→ WRITTEN PROBLEM
Quote all of the data below exactly, please.

[START]

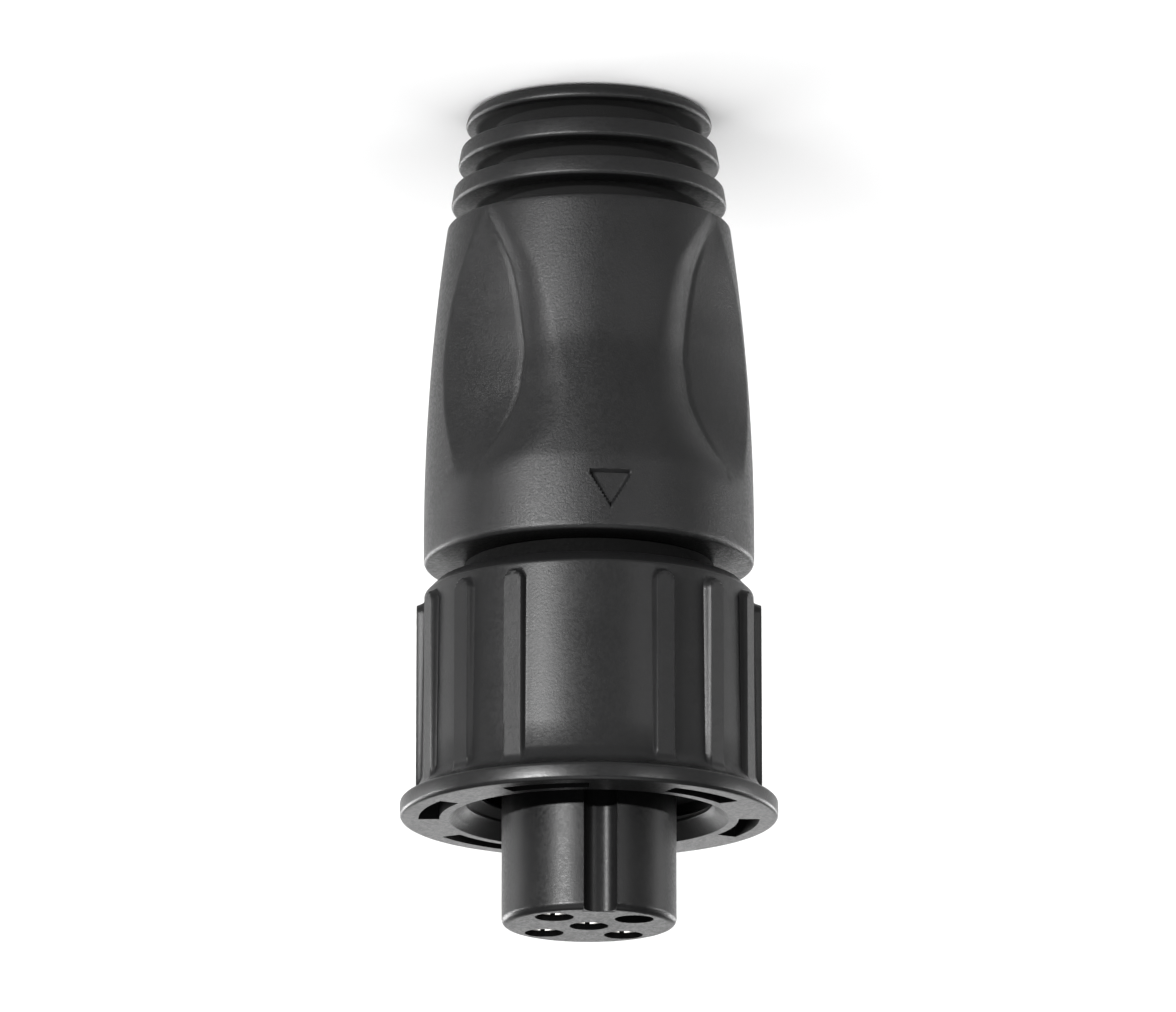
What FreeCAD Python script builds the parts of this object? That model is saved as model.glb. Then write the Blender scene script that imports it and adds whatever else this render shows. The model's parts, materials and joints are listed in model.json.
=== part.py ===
"""Network terminator plug: a moulded five-way round bus plug with a resistor inside.

Millimetres. +Z runs along the plug from the closed rear end (z = 0) to the mating face.
The keyway and the triangle mark on the grip lie in the -Y half of the YZ plane.
"""
import FreeCAD, Part
import math
import os
import Sketcher

os.makedirs("parts", exist_ok=True)
doc = FreeCAD.newDocument("terminator_plug")

# Driving dimensions
SIZES = [
    ("grip_length", 23.0, "closed rear end to front rim of the grip"),
    ("grip_rear_radius", 5.95, "grip radius at the rear end"),
    ("grip_front_radius", 8.08, "grip radius at the front rim"),
    ("grip_curve_radius", 110.0, "bulge of the grip's side line"),
    ("grip_rear_round", 0.5, "round on the rear edge"),
    ("grip_front_round", 0.25, "round on the front rim"),
    ("groove_first", 0.8, "rear end to the first groove"),
    ("groove_width", 1.02, "width of each groove"),
    ("groove_pitch", 2.05, "groove to groove"),
    ("groove_floor_radius", 4.6, "radius at the bottom of the grooves"),
    ("groove_count", 3, "grooves at the rear end"),
    ("scoop_angle", 53.0, "scoop centre, each side of the front and back middle lines"),
    ("scoop_start", 6.2, "rear end to the scoops"),
    ("scoop_setback", 5.2, "front rim to the scoops"),
    ("scoop_depth", 0.8, "deepest point below the grip's surface"),
    ("dish_start", 6.4, "rear end to the shallow dish between scoops"),
    ("dish_setback", 4.2, "front rim to the dish"),
    ("dish_depth", 0.5, "deepest point of the dish"),
    ("dish_angle", 68.0, "width of the dish round the grip"),
    ("mark_width", 2.1, "base of the triangle mark"),
    ("mark_height", 1.75, "height of the triangle mark"),
    ("mark_setback", 1.1, "front rim to the tip of the triangle mark"),
    ("mark_depth", 0.16, "sinking of the triangle mark"),
    ("core_cover", 0.475, "inner mould behind the hairpin lead"),
    ("core_rear_radius", 3.7, "inner mould behind its collar"),
    ("core_ring_radius", 4.3, "locking rings on the inner mould"),
    ("core_ring_start", 2.8, "rear of the inner mould to its first locking ring"),
    ("core_ring_width", 1.1, "width of a locking ring"),
    ("core_ring_end", 2.1, "last locking ring to the collar"),
    ("core_ring_count", 4, "locking rings"),
    ("collar_length", 4.6, "wide collar of the inner mould, inside the grip"),
    ("collar_radius", 6.1, "radius of that collar"),
    ("collar_step", 0.7, "collar standing out of the grip's front rim"),
    ("neck_radius", 4.9, "carrier neck, the axle of the coupling nut"),
    ("neck_sunk", 3.4, "neck buried in the inner mould"),
    ("neck_lock_depth", 0.4, "locking groove round the buried neck"),
    ("neck_lock_width", 1.0, "width of that groove"),
    ("nut_gap", 1.0, "grip's front rim to the nut"),
    ("nut_length", 11.6, "length of the coupling nut"),
    ("nut_rear_radius", 8.05, "nut wall radius at the rear"),
    ("nut_front_radius", 8.16, "nut wall radius at the flange"),
    ("nut_rear_chamfer", 0.55, "chamfer on the nut's rear edge"),
    ("nut_web", 1.7, "rear web that the carrier's flange holds back"),
    ("nut_running_gap", 0.05, "radial clearance of the web on the neck"),
    ("nut_end_float", 0.3, "axial clearance of the web at each side"),
    ("flange_overhang", 1.04, "flange standing out from the nut's wall"),
    ("flange_rim", 0.85, "thickness of the flange at its rim"),
    ("flange_flare", 1.1, "length of the flare behind the rim"),
    ("flare_hollow", 0.227, "hollow of the flare, below its straight line"),
    ("flange_round", 0.2, "round on the rim's edges"),
    ("thread_radius", 6.0, "M12x1 internal thread, major radius"),
    ("mouth_step", 0.8, "lead-in at the nut's mouth, wider than the thread"),
    ("mouth_depth", 0.75, "depth of the lead-in"),
    ("rib_width", 1.15, "width of a grip rib on the nut"),
    ("rib_height", 0.26, "ribs standing out from the nut's wall at the flange"),
    ("rib_setback", 0.85, "nut's rear edge to the ribs"),
    ("rib_root", 0.6, "rib standing in the nut's wall"),
    ("rib_pitch", 21.3, "degrees between ribs"),
    ("rib_count", 7, "ribs in each of the two groups"),
    ("pocket_inner_wall", 0.5, "wall between the mouth and the flange pockets"),
    ("pocket_outer_wall", 0.95, "wall between the flange pockets and the rim"),
    ("pocket_depth", 1.5, "depth of the flange pockets"),
    ("pocket_angle", 30.0, "width of a pocket round the flange"),
    ("pocket_count", 6, "flange pockets"),
    ("pocket_turn", 15.0, "first pocket, turned from the middle of a smooth panel"),
    ("nut_turn", 7.5, "nut turned from the keyway, as it was left"),
    ("stop_radius", 5.6, "carrier flange that holds the nut"),
    ("stop_thickness", 1.2, "thickness of that flange"),
    ("insert_radius", 4.25, "mating insert"),
    ("insert_reach", 5.3, "insert standing out of the nut"),
    ("insert_round", 0.35, "round on the insert's edge"),
    ("keyway_width", 1.6, "keyway across"),
    ("keyway_depth", 0.75, "keyway depth"),
    ("keyway_start", 1.9, "carrier flange to the start of the keyway"),
    ("seal_section", 1.0, "thickness of the sealing ring"),
    ("seal_seat", 0.15, "depth of the ring's seat in the insert's foot"),
    ("seal_room", 0.2, "seat longer than the ring"),
    ("pitch_circle_radius", 2.75, "outer contacts' circle"),
    ("cavity_radius", 0.95, "contact chamber in the insert"),
    ("cavity_depth", 7.6, "depth of the contact chamber"),
    ("contact_radius", 0.76, "outside of a socket contact"),
    ("contact_setback", 0.25, "contact end below the insert face"),
    ("pin_radius", 0.5, "mating pin"),
    ("pin_clearance", 0.02, "contact bore over the mating pin"),
    ("pin_depth", 6.2, "depth of the contact bore"),
    ("contact_lead", 0.12, "lead-in chamfer of the contact bore"),
    ("slot_width", 0.24, "slot that splits the contact into two tines"),
    ("slot_depth", 4.8, "length of that slot"),
    ("shoulder_radius", 1.05, "contact shoulder behind the carrier"),
    ("shoulder_width", 0.6, "thickness of the shoulder"),
    ("cup_length", 3.2, "solder cup behind the shoulder"),
    ("cup_depth", 2.5, "depth of the solder cup"),
    ("cup_wall", 0.22, "wall of the solder cup"),
    ("cup_window", 1.6, "cut-away side of the solder cup"),
    ("resistor_radius", 1.15, "end bells of the resistor"),
    ("resistor_waist", 0.95, "resistor between its bells"),
    ("resistor_length", 6.0, "resistor body"),
    ("resistor_offset", 3.2, "contact cups to the resistor body"),
    ("bell_length", 1.3, "each end bell"),
    ("bell_slope", 0.4, "slope from a bell down to the waist"),
    ("bell_round", 0.43, "round on the end bells"),
    ("lacquer_end", 0.15, "lacquer over the end caps"),
    ("ceramic_radius", 0.65, "ceramic rod under the lacquer"),
    ("cap_wall", 0.18, "pressed end caps on the rod"),
    ("cap_length", 1.0, "length of an end cap"),
    ("lead_radius", 0.25, "resistor lead"),
    ("lead_bend_start", 0.6, "resistor body to the hairpin bend"),
    ("sleeve_wall", 0.2, "insulating sleeve on the long lead"),
    ("sleeve_clearance", 0.03, "sleeve over the lead"),
    ("sleeve_end_gap", 0.8, "sleeve end short of the solder cup"),
    ("cut_overrun", 1.0, "cutting shapes run past the surface"),
]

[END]

→ WORKED ANSWER
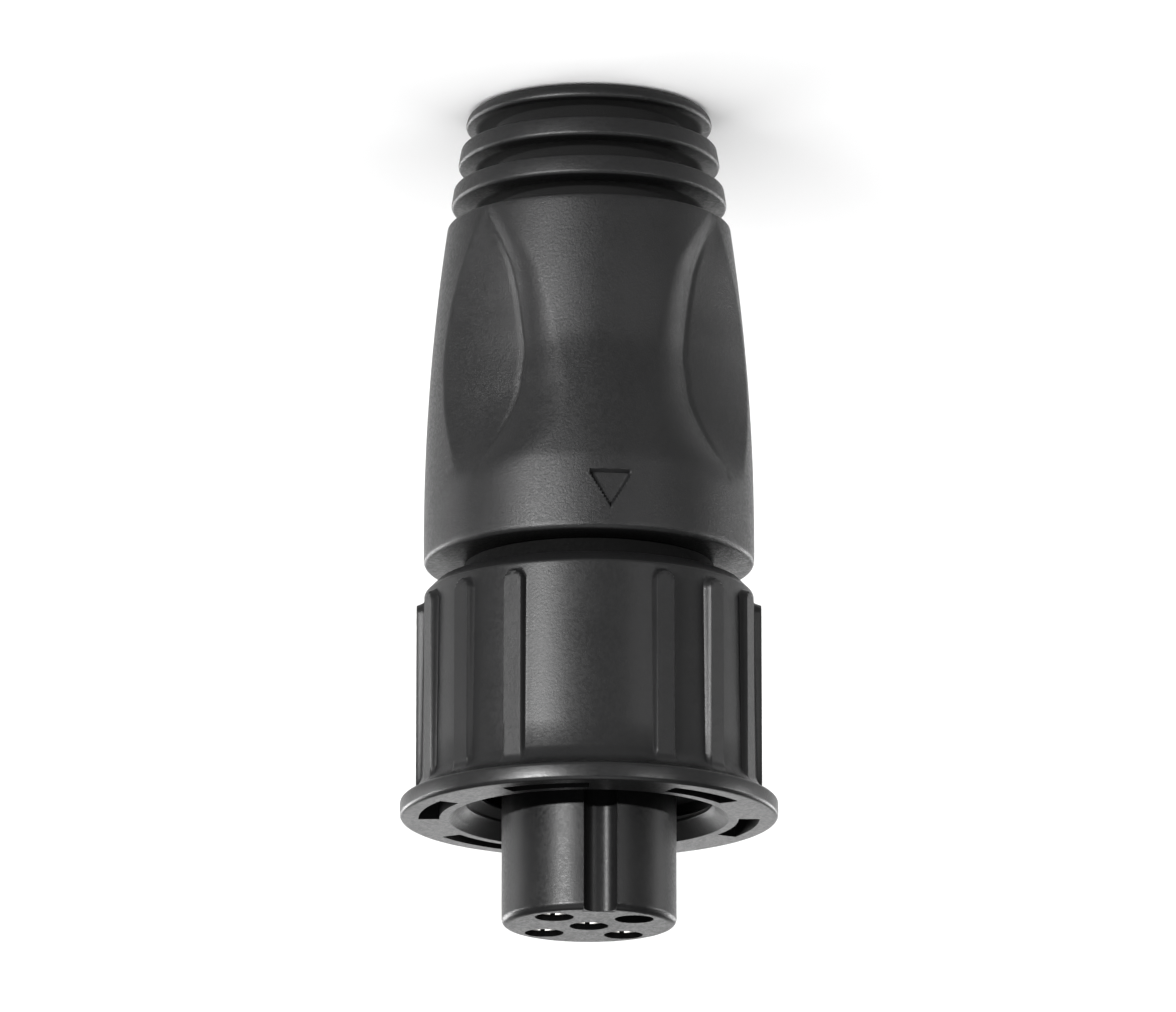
What FreeCAD Python script builds the parts of this object? That model is saved as model.glb. Then write the Blender scene script that imports it and adds whatever else this render shows. The model's parts, materials and joints are listed in model.json.
=== part.py ===
"""Network terminator plug: a moulded five-way round bus plug with a resistor inside.

Millimetres. +Z runs along the plug from the closed rear end (z = 0) to the mating face.
The keyway and the triangle mark on the grip lie in the -Y half of the YZ plane.
"""
import FreeCAD, Part
import math
import os
import Sketcher

os.makedirs("parts", exist_ok=True)
doc = FreeCAD.newDocument("terminator_plug")

# Driving dimensions
SIZES = [
    ("grip_length", 23.0, "closed rear end to front rim of the grip"),
    ("grip_rear_radius", 5.95, "grip radius at the rear end"),
    ("grip_front_radius", 8.08, "grip radius at the front rim"),
    ("grip_curve_radius", 110.0, "bulge of the grip's side line"),
    ("grip_rear_round", 0.5, "round on the rear edge"),
    ("grip_front_round", 0.25, "round on the front rim"),
    ("groove_first", 0.8, "rear end to the first groove"),
    ("groove_width", 1.02, "width of each groove"),
    ("groove_pitch", 2.05, "groove to groove"),
    ("groove_floor_radius", 4.6, "radius at the bottom of the grooves"),
    ("groove_count", 3, "grooves at the rear end"),
    ("scoop_angle", 53.0, "scoop centre, each side of the front and back middle lines"),
    ("scoop_start", 6.2, "rear end to the scoops"),
    ("scoop_setback", 5.2, "front rim to the scoops"),
    ("scoop_depth", 0.8, "deepest point below the grip's surface"),
    ("dish_start", 6.4, "rear end to the shallow dish between scoops"),
    ("dish_setback", 4.2, "front rim to the dish"),
    ("dish_depth", 0.5, "deepest point of the dish"),
    ("dish_angle", 68.0, "width of the dish round the grip"),
    ("mark_width", 2.1, "base of the triangle mark"),
    ("mark_height", 1.75, "height of the triangle mark"),
    ("mark_setback", 1.1, "front rim to the tip of the triangle mark"),
    ("mark_depth", 0.16, "sinking of the triangle mark"),
    ("core_cover", 0.475, "inner mould behind the hairpin lead"),
    ("core_rear_radius", 3.7, "inner mould behind its collar"),
    ("core_ring_radius", 4.3, "locking rings on the inner mould"),
    ("core_ring_start", 2.8, "rear of the inner mould to its first locking ring"),
    ("core_ring_width", 1.1, "width of a locking ring"),
    ("core_ring_end", 2.1, "last locking ring to the collar"),
    ("core_ring_count", 4, "locking rings"),
    ("collar_length", 4.6, "wide collar of the inner mould, inside the grip"),
    ("collar_radius", 6.1, "radius of that collar"),
    ("collar_step", 0.7, "collar standing out of the grip's front rim"),
    ("neck_radius", 4.9, "carrier neck, the axle of the coupling nut"),
    ("neck_sunk", 3.4, "neck buried in the inner mould"),
    ("neck_lock_depth", 0.4, "locking groove round the buried neck"),
    ("neck_lock_width", 1.0, "width of that groove"),
    ("nut_gap", 1.0, "grip's front rim to the nut"),
    ("nut_length", 11.6, "length of the coupling nut"),
    ("nut_rear_radius", 8.05, "nut wall radius at the rear"),
    ("nut_front_radius", 8.16, "nut wall radius at the flange"),
    ("nut_rear_chamfer", 0.55, "chamfer on the nut's rear edge"),
    ("nut_web", 1.7, "rear web that the carrier's flange holds back"),
    ("nut_running_gap", 0.05, "radial clearance of the web on the neck"),
    ("nut_end_float", 0.3, "axial clearance of the web at each side"),
    ("flange_overhang", 1.04, "flange standing out from the nut's wall"),
    ("flange_rim", 0.85, "thickness of the flange at its rim"),
    ("flange_flare", 1.1, "length of the flare behind the rim"),
    ("flare_hollow", 0.227, "hollow of the flare, below its straight line"),
    ("flange_round", 0.2, "round on the rim's edges"),
    ("thread_radius", 6.0, "M12x1 internal thread, major radius"),
    ("mouth_step", 0.8, "lead-in at the nut's mouth, wider than the thread"),
    ("mouth_depth", 0.75, "depth of the lead-in"),
    ("rib_width", 1.15, "width of a grip rib on the nut"),
    ("rib_height", 0.26, "ribs standing out from the nut's wall at the flange"),
    ("rib_setback", 0.85, "nut's rear edge to the ribs"),
    ("rib_root", 0.6, "rib standing in the nut's wall"),
    ("rib_pitch", 21.3, "degrees between ribs"),
    ("rib_count", 7, "ribs in each of the two groups"),
    ("pocket_inner_wall", 0.5, "wall between the mouth and the flange pockets"),
    ("pocket_outer_wall", 0.95, "wall between the flange pockets and the rim"),
    ("pocket_depth", 1.5, "depth of the flange pockets"),
    ("pocket_angle", 30.0, "width of a pocket round the flange"),
    ("pocket_count", 6, "flange pockets"),
    ("pocket_turn", 15.0, "first pocket, turned from the middle of a smooth panel"),
    ("nut_turn", 7.5, "nut turned from the keyway, as it was left"),
    ("stop_radius", 5.6, "carrier flange that holds the nut"),
    ("stop_thickness", 1.2, "thickness of that flange"),
    ("insert_radius", 4.25, "mating insert"),
    ("insert_reach", 5.3, "insert standing out of the nut"),
    ("insert_round", 0.35, "round on the insert's edge"),
    ("keyway_width", 1.6, "keyway across"),
    ("keyway_depth", 0.75, "keyway depth"),
    ("keyway_start", 1.9, "carrier flange to the start of the keyway"),
    ("seal_section", 1.0, "thickness of the sealing ring"),
    ("seal_seat", 0.15, "depth of the ring's seat in the insert's foot"),
    ("seal_room", 0.2, "seat longer than the ring"),
    ("pitch_circle_radius", 2.75, "outer contacts' circle"),
    ("cavity_radius", 0.95, "contact chamber in the insert"),
    ("cavity_depth", 7.6, "depth of the contact chamber"),
    ("contact_radius", 0.76, "outside of a socket contact"),
    ("contact_setback", 0.25, "contact end below the insert face"),
    ("pin_radius", 0.5, "mating pin"),
    ("pin_clearance", 0.02, "contact bore over the mating pin"),
    ("pin_depth", 6.2, "depth of the contact bore"),
    ("contact_lead", 0.12, "lead-in chamfer of the contact bore"),
    ("slot_width", 0.24, "slot that splits the contact into two tines"),
    ("slot_depth", 4.8, "length of that slot"),
    ("shoulder_radius", 1.05, "contact shoulder behind the carrier"),
    ("shoulder_width", 0.6, "thickness of the shoulder"),
    ("cup_length", 3.2, "solder cup behind the shoulder"),
    ("cup_depth", 2.5, "depth of the solder cup"),
    ("cup_wall", 0.22, "wall of the solder cup"),
    ("cup_window", 1.6, "cut-away side of the solder cup"),
    ("resistor_radius", 1.15, "end bells of the resistor"),
    ("resistor_waist", 0.95, "resistor between its bells"),
    ("resistor_length", 6.0, "resistor body"),
    ("resistor_offset", 3.2, "contact cups to the resistor body"),
    ("bell_length", 1.3, "each end bell"),
    ("bell_slope", 0.4, "slope from a bell down to the waist"),
    ("bell_round", 0.43, "round on the end bells"),
    ("lacquer_end", 0.15, "lacquer over the end caps"),
    ("ceramic_radius", 0.65, "ceramic rod under the lacquer"),
    ("cap_wall", 0.18, "pressed end caps on the rod"),
    ("cap_length", 1.0, "length of an end cap"),
    ("lead_radius", 0.25, "resistor lead"),
    ("lead_bend_start", 0.6, "resistor body to the hairpin bend"),
    ("sleeve_wall", 0.2, "insulating sleeve on the long lead"),
    ("sleeve_clearance", 0.03, "sleeve over the lead"),
    ("sleeve_end_gap", 0.8, "sleeve end short of the solder cup"),
    ("cut_overrun", 1.0, "cutting shapes run past the surface"),
]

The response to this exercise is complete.